Pitts has called basketball games on all levels all over the country and halfway around the world for almost 30 years. Yet before she could even begin paying her dues calling junior high games, she once had to pay the price of admission to even enter a gymnasium.

“ Absolutely, ” she says when asked if she had to prove herself. “ I was blazing the trail the whole time and didn’t even realize it. I was just doing something I wanted to do. In the ’ 80 s — and records may show different — but I believe I was the only female in Arkansas for a long time. ”

Today, there are more women officiating than ever.

Pitts worked high school basketball for three years. Before that, she did a year at the Rogers Youth Center calling with Rick Stocker.

“ Once I got into officiating, college was my dream. I wanted to work women’s college basketball, ” she says. “ Of course, everyone wants the big show, Division I. ”

First, though, she worked what is now the 7 A state tournament — in Jonesboro — the first year she was eligible.

Her basketball career began on a farm in southwest Missouri, playing yard ball with her sister. She starred at Southwest High School in Washburn, Mo., where she graduated in 1977. She played one year at North Arkansas College on a basketball scholarship under coach Jim Stockton.

Pitts left college, and intensely missed the sport.

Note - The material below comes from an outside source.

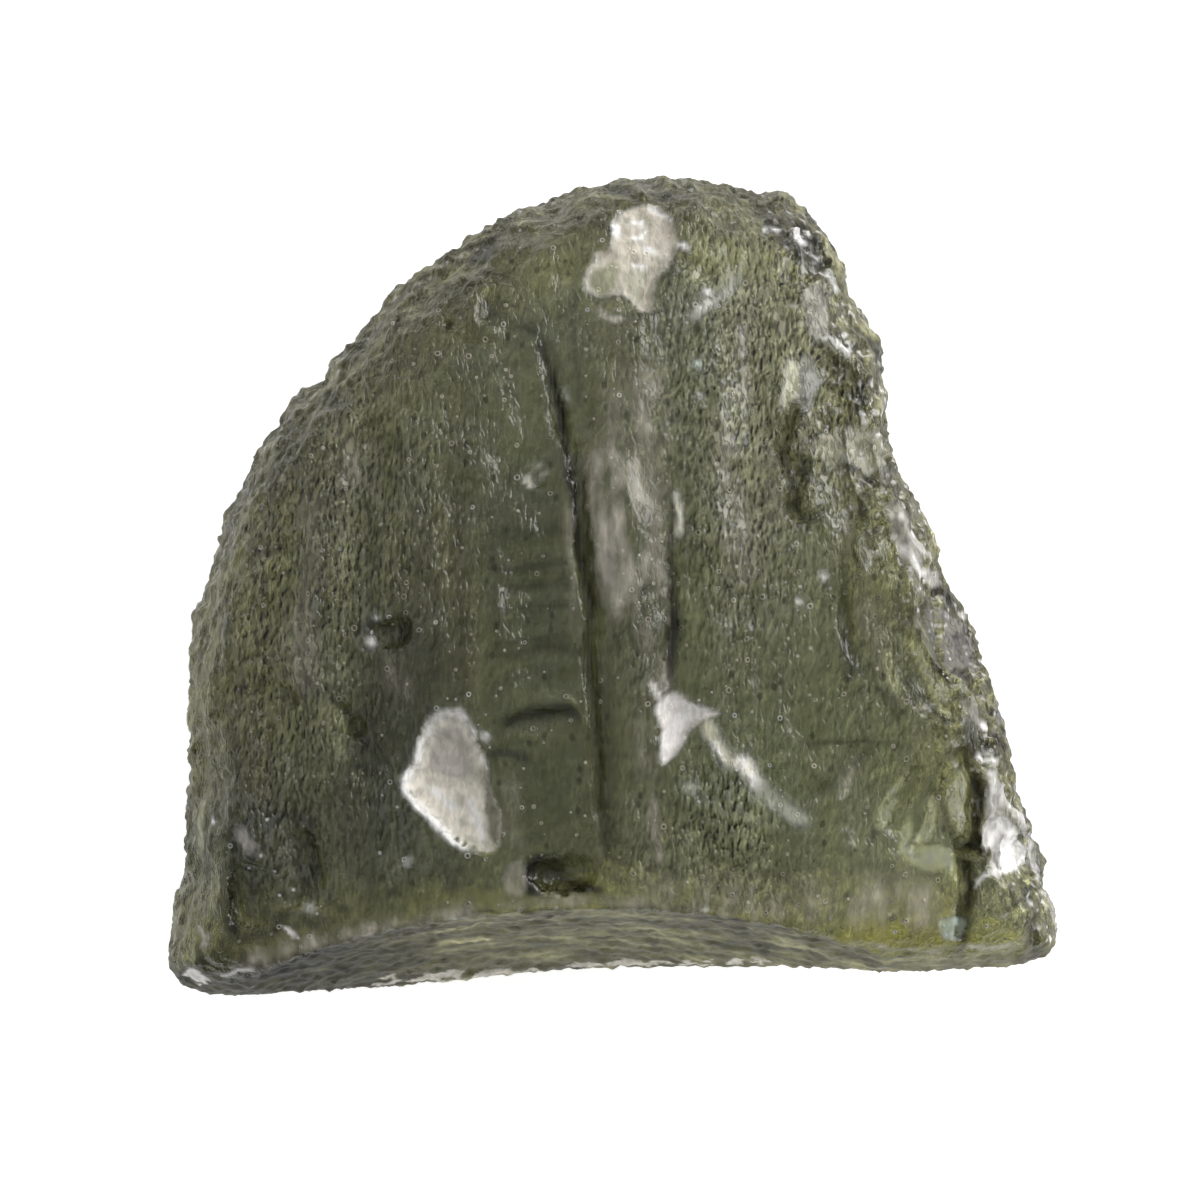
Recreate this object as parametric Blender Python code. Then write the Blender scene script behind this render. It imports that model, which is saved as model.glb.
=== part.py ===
"""A rough moldavite, a fragment of green natural glass, lying on its back.

One solid in one node. Its sculpted face looks up along +Z, its rounded end points to +Y and its broken,
hollowed end to -Y. The origin is the centre of its box, on the surface that it rests on.
"""

import math

import bmesh
import bpy
import numpy as np
from mathutils import Vector, noise

# Driving dimensions, in millimetres. The mesh is scaled to metres at the end.
WIDTH = 12.0
LENGTH = 11.05
THICKNESS = 5.0
REST_SPOT_CUT = 0.11
REST_CENTRE = (-0.1, -0.95)
EDGE_WALL = 0.35
FACE_ROUND_WIDTH = 0.85
FACE_ROUND_DROP = 1.25
BACK_ROUND_WIDTH = 1.3
BACK_ROUND_RISE = 0.8
HOLLOW_REACH = -3.9
VOXEL = 0.14
TRIANGLES_KEPT = 0.205
METRES = 0.001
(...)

“ The only way for me to get back into it was officiating, ” she says. “ That was a way for me to still be a part of the game. ”

Along the way to eventually officiating SEC games, she created a lot of opportunities for women to follow her lead.

“ I believe so, ” she says. “ I’ve only realized that within the past year. I have several women trying to move up the ranks. They’ll call and ask questions, thank me for blazing the trail. ”

Those she’s helped locally include Rebecca Carpenter, Morgan Gomez, Jenna Cross and Vanessa Welch. Others live in Oklahoma and Texas.

“ I had a girl call me from Iowa the other day, ” she says.

Little do they know how tough Pitts had it.

“ When I first started you’d go into a gym, ” she says. “ There’d be a man and a woman there to officiate. They didn’t know what to do with me, where to put me. There were no dressing facilities. One would go in and dress while the other waited outside. ”

She showed up one night to call a junior high game.

“ The lady said ‘ That will be 50 cents, ’” she says. “ I said ‘ I’m one of the officials’. She said ‘ No, no. they’re already here. ’ I had to pay to get in. ”

Pitts had old-school coaches who were hard to deal with and has no earthly idea how many coaches she’s teed up.

“ That’s just part of the game, ” she says. “ Some coaches want it. Some coaches like to be teed, seriously. You know when they’re wanting it. Then you just tee them. ”

Pitts doesn’t know who nominated her for tonight’s honor. She was involved with the AAA 10 years before she quit doing high school sports and advanced to the college level.

She says she will talk Friday about setting goals, following dreams and surrounding ones self with good people.

She might also say it’s a good idea when you’re trailblazing to keep some pocket change on hand, too.